## [Direction]
Determine how many lines include the word "with", then give that number and nothing more.
── Given data ──
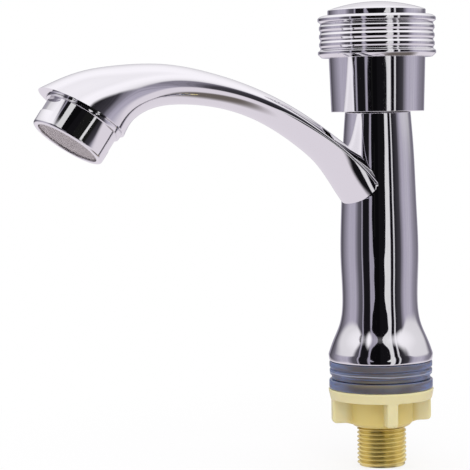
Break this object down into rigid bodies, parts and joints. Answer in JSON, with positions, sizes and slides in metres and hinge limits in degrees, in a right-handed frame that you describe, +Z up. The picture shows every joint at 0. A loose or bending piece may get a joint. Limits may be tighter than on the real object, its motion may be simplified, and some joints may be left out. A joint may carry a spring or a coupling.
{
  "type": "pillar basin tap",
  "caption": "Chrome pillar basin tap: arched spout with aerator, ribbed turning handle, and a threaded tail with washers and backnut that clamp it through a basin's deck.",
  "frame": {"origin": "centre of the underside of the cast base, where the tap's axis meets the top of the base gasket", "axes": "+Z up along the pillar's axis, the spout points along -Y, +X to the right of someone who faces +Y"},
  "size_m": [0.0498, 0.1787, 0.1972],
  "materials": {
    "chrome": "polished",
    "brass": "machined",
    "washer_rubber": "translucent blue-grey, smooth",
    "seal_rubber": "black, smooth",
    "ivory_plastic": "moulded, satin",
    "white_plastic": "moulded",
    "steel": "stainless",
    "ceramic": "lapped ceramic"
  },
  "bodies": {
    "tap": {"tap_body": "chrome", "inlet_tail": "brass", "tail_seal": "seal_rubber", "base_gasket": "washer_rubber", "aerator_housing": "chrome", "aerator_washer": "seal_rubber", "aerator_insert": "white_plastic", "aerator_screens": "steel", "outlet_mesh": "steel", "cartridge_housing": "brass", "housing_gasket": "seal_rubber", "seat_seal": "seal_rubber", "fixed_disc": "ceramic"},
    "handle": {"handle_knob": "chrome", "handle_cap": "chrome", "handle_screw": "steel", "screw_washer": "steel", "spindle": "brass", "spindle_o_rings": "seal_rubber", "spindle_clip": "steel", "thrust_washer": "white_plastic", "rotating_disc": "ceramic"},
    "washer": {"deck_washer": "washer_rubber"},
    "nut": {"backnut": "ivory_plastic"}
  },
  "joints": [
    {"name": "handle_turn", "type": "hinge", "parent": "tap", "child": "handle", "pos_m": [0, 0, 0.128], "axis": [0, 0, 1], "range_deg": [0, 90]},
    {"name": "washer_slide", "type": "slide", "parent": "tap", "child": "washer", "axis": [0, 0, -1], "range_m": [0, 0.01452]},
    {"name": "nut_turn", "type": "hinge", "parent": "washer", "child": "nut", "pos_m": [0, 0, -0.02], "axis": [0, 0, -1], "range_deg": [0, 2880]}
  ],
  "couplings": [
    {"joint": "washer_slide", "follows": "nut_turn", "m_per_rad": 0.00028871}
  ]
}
───
## [Answer to the task]
2